An Equivalent to the Riemann Hypothesis

The Riemann hypothesis is a conjecture that the Riemann zeta function has its zeros only at the negative even integers and complex numbers with real part $\frac{1}{2}$. It is considered by many to be the most important unsolved problem in pure mathematics. There are several statements equivalent to the famous Riemann hypothesis. Robin's criterion states that the Riemann hypothesis is true if and only if the inequality $\sigma(n) < e^{\gamma} \cdot n \cdot \log \log n$ holds for all natural numbers $n > 5040$, where $\sigma(n)$ is the sum-of-divisors function of $n$, $\gamma \approx 0.57721$ is the Euler-Mascheroni constant and $\log$ is the natural logarithm.
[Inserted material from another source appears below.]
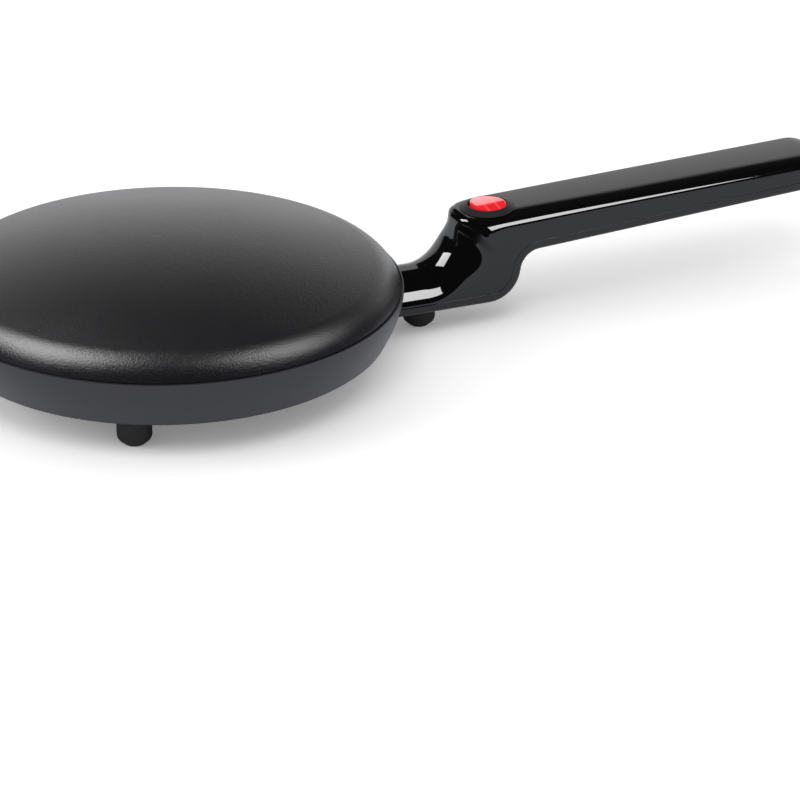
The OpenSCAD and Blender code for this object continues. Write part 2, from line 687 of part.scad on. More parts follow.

We prove that the Riemann hypothesis is true whenever there exists a large enough positive number $x_{0}$ such that for all $x > x_{0}$ we obtain that the value of \[\sum_{n \leq \alpha_{x}} \frac{1}{n} - \sum_{6 \leq n \leq \frac{x}{\log x}} \frac{e^{-\gamma}}{n \cdot \left(\log(n \cdot \log n)\right)} - \sum_{n < 6} \frac{e^{-\gamma}}{q_{n}}\] is lesser than or equal to $e^{-\gamma} \cdot \left(\gamma - B - \frac{1}{2 \cdot (x - 1)}\right)$ where $B \approx 0.26149$ is the Meissel-Mertens constant and $\alpha_{x} = \left(\log x + \frac{0.0222 \cdot \log x}{\log \log x}\right)$. Since the previous expression goes to $0$ as $x$ tends to infinity, then we deduce that the Riemann hypothesis must be true.